Friday, January 15, 2010

Movie Review: High Life

High Life ***
Directed By: Gary Yates.
Written By: Lee MacDougall, based on his play.
Starring: Timothy Olyphant (Dick), Stephen Eric McIntyre (Bug), Joe Anderson (Donnie), Rossif Sutherland (Billy).

Canadian movies, especially English Canadian movies, have a reputation of being rather austere and pretentious - movies made for a small audience that feature weird sex, strange violence and are essentially movies that no one in their right mind would actually want to watch. The rare attempt at an audience pleaser is usually met with apathy from audiences who do not want to see something that feels like an American movie with lower production values. This is why High Life was such a pleasant surprise when I saw it at the Toronto Film Festival. This is a Canadian film, if given the chance, I think a lot of audience members will actually quite enjoy.

The film stars Timothy Olyphant as Dick, a morphine addict living in Winnipeg in the early 1980s. He has spent time in jail, and now has a job as a janitor at a hospital. It is not a great life, but it suits him. Then his old cellmate Bug (Stephen Eric McIntyre) gets out of prison, and promptly gets Dick fired. Bug is also a morphine addict, but he is prone to violent outbursts and uncontrollable fits of rage. Dick likes Bug, but cannot control him. Bug immediately wants to start planning a new "job”, but Dick is resistant. Anything that involves Bug, involves the risk of violence.

But then an idea comes to Dick. The banks have these new fangled things called ATMs, and the occasionally these machines needed to be repaired by maintenance men. If Dick, Bug and their team - tech expert Donnie (Joe Anderson) and pretty boy Billy (Rossif Sutherland) can convince the bank that the machines need to serviced, then they can come in and pretend to be repairman and steal all of the money out of the backs of the machines.

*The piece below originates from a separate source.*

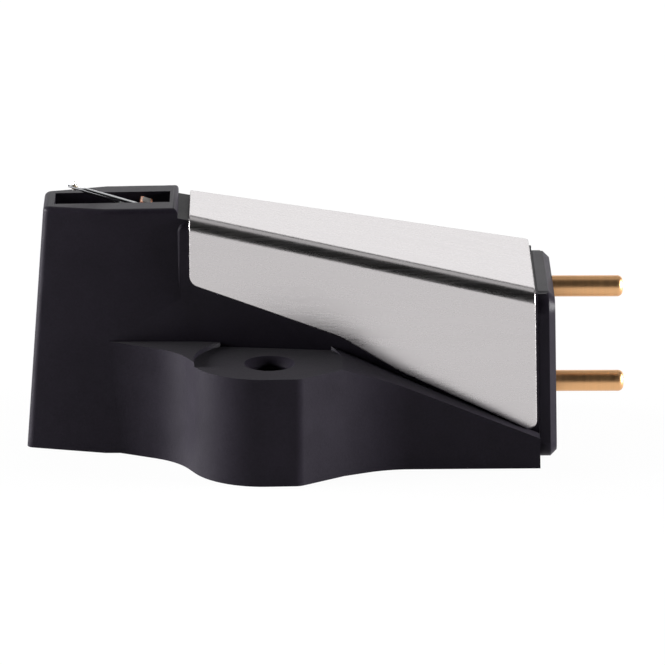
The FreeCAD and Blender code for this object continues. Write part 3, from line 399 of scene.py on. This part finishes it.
class CartridgeSizeSettings(bpy.types.PropertyGroup):
    moulding_edge: bpy.props.FloatProperty(
        name="Moulding edges", description="Radius of the moulding's broken edges", default=0.1 * MM,
        unit="LENGTH", precision=6)
    cover_edge: bpy.props.FloatProperty(
        name="Cover edges", description="Radius of the cover's deburred edges", default=0.08 * MM,
        unit="LENGTH", precision=6)
    plate_edge: bpy.props.FloatProperty(
        name="Plate edges", description="Radius of the rear plate's broken edges", default=0.06 * MM,
        unit="LENGTH", precision=6)
    small_edge: bpy.props.FloatProperty(
        name="Generator edges", description="Radius of the generator's broken edges", default=0.02 * MM,
        unit="LENGTH", precision=6)
    thread_pitch: bpy.props.FloatProperty(
        name="Thread pitch", description="Pitch of the mounting holes' thread", default=0.45 * MM,
        unit="LENGTH", precision=6)
    thread_depth: bpy.props.FloatProperty(
        name="Thread depth", description="Depth of the mounting holes' thread", default=0.2 * MM,
        unit="LENGTH", precision=6)
    wire_radius: bpy.props.FloatProperty(
        name="Winding wire", description="Radius of the winding's wire", default=0.02 * MM,
        unit="LENGTH", precision=6)


class CartridgeArmSettings(bpy.types.PropertyGroup):
    rear_radius: bpy.props.FloatProperty(
        name="Rear radius", description="Radius of the cantilever at the coil", default=0.2 * MM,
        unit="LENGTH", precision=6)
    front_radius: bpy.props.FloatProperty(
        name="Front radius", description="Radius of the cantilever behind its flat tip", default=0.15 * MM,
        unit="LENGTH", precision=6)
    flat_length: bpy.props.FloatProperty(
        name="Flat length", description="Length of the pressed flat tip", default=0.68 * MM,
        unit="LENGTH", precision=6)
    press_length: bpy.props.FloatProperty(
        name="Pressed length", description="Length over which the tube turns flat", default=0.45 * MM,
        unit="LENGTH", precision=6)
    flat_half: bpy.props.FloatProperty(
        name="Flat half width", description="Half width of the flat tip", default=0.19 * MM,
        unit="LENGTH", precision=6)
    flat_thickness: bpy.props.FloatProperty(
        name="Flat thickness", description="Thickness of the flat tip", default=0.14 * MM,
        unit="LENGTH", precision=6)
    glue_radius: bpy.props.FloatProperty(
        name="Glue radius", description="Radius of the glue bead round the stylus", default=0.19 * MM,
        unit="LENGTH", precision=6)


def finishes():
    return bpy.context.scene.cartridge_finishes


def sizes():
    return bpy.context.scene.cartridge_sizes


def black_plastic(name, grain=8.0, gloss=1.0):
    roughness = finishes().plastic_roughness * gloss
    return grained(name, finishes().plastic_colour, roughness, depth=0.000006, grain=grain,
                   Specular_IOR_Level=0.06, Sheen_Weight=0.02, Sheen_Roughness=0.45)


# The pieces

# a hole's wall is where faces stand this upright, within this many hole radii of its middle
WALL_UPRIGHT = 0.05
WALL_REACH = 1.02
THREAD_RINGS_PER_TURN = 8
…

Of course the is ridiculous. In real life, it would probably turn out just like it turns out in this movie. Completely and totally screwed up. The plan essentially to get Donnie to use the debit cards he has stolen to withdraw a lot of different amounts of money to get the receipts. Billy will then go to the teller and tell them that when he requested $60 the machine gave him $600. They think the reaction of the bank will be to call in the repairman, which Dick and Bug will pose as. Instead, things go horribly wrong, no repairman are called in. Bug gets fed up, and decides to hold the armored car that pulls up in front of the bank. A shootout occurs, and things just get more screwed up from there.

The movie moves at lightning speed throughout its entire running time. Director Gary Yates has obviously studied his Martin Scorsese and Quentin Tarantino movies, as the movie opens with the track “Mama Told Be Not to Come”, and continues with the classic rock soundtrack throughout (the characters particularly seem to love April Wine). His camera also is continuously moving, but unlike many directors who try and do this, Yates actually knows how it do properly.

The film is based on a play by Lee McDougal (who also wrote the screenplay), which I later learned took place entirely in Dick’s apartment, and then the car outside the bank during their botched bank robbery. They decided to “open” the play up, and add in the action to make it more cinematic. And while I think they achieved that goal, I almost wonder if the movie would not have been more effective had they simply found a cinematic way to stick to the play. The best scenes in the movie are the ones where the characters bicker at each other constantly. The action sequences that close out the movie, while well made, seem a little too by the numbers to be truly exciting. But that’s a minor problem. Most Canadian films are made with a very small audience in mind. Here is a movie that is entertaining from start to finish. While it may not reinvent the wheel, it does what it does very well. The performances are all top notch, the direction and writing well done. This is an audience pleaser.